Monday, April 03, 2006

I'm Worried About Batgirl

I'm worried about Batgirl.

Now don't get me wrong; I've fought alongside Cassandra. I know that she can take care of herself in a fight (heck, she could probably take me). I'm not concerned for her physical well being. I'm worried about her soul.

I know, I know... You're all sighing with contempt. "There goes wacky religious nut Azrael again," you're saying. But know that I'm serious here. From what I've seen Cassandra is sliding down a dangerous slope. And I know what's at the bottom -- because I've been there.

It's no secret that I've had my ups and downs. Extreme downs. And when you sink to the bottom and cast off all the things you believe in, it's hard to pull yourself back up. And if you do, it's real easy to slide back down again while you're trying to get out of the hole (see the last dozen or so issues of my solo series for concrete proof of that).

Cassandra is one of the nicest girls I've ever met. And she had convictions. She could have used her skills for a lot of different things, but chose to use them for justice. We all knew what she'd done, but that only made her dedication to never do it again all the more admirable.

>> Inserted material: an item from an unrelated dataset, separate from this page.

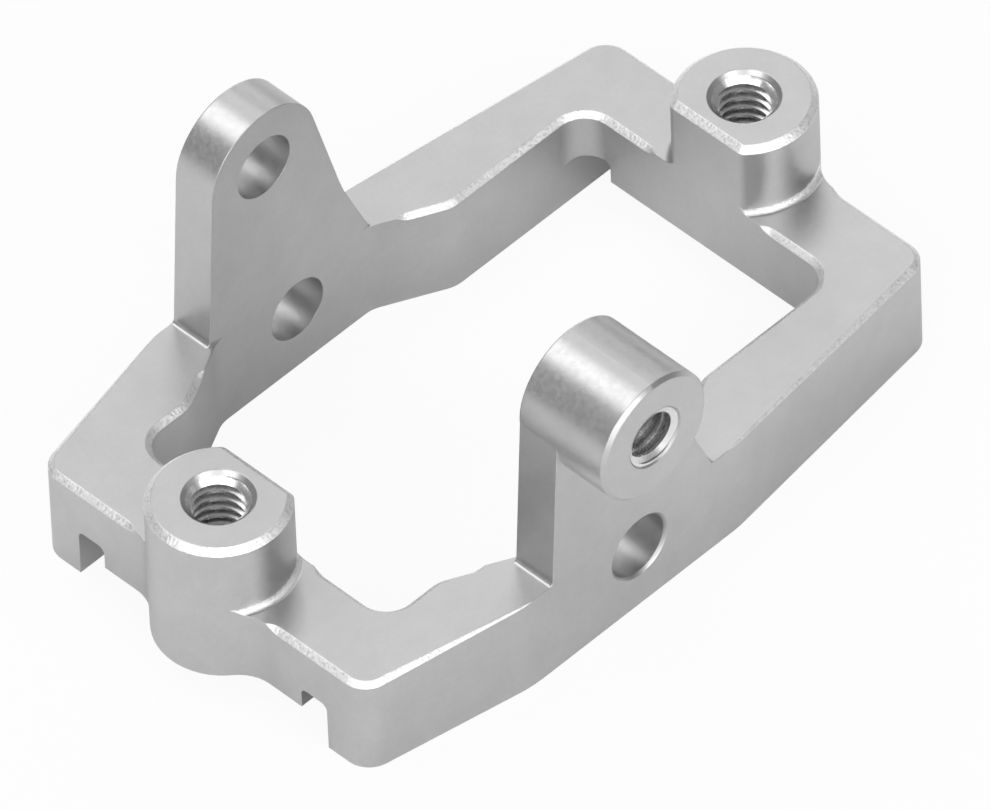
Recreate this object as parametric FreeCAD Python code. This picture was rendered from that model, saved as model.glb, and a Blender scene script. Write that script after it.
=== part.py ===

So it scares me a little to see her hooking up with a shadowy organization with no compunctions about killing. Because I've been there too. And that never ends well either.

What I'm trying to say is that I care about Cassandra. I'll admit that I even had a crush on her for awhile there. Even though nothing came of it (that thing during "No Man's Land" not withstanding) I still care about her. And I don't want her to end up as an unhinged, obsessed vigilante like me.


Saturday, April 01, 2006

An Interesting Panel

Here's an interesting panel from Manhunter #20 (read Manhunter!). When I saw that image I actually leapt in my seat and exclaimed loudly. Take a look:

You recognize that hulking silhouette, no? You are surely aware that this is not the first hint that we'll be seeing... That again. And note the massive armies of superhumans approaching each other.

Whatever they've got planned for Infinite Crisis #6 and Infinite Crisis #7, I think it's going to be bigger than any of us have anticipated.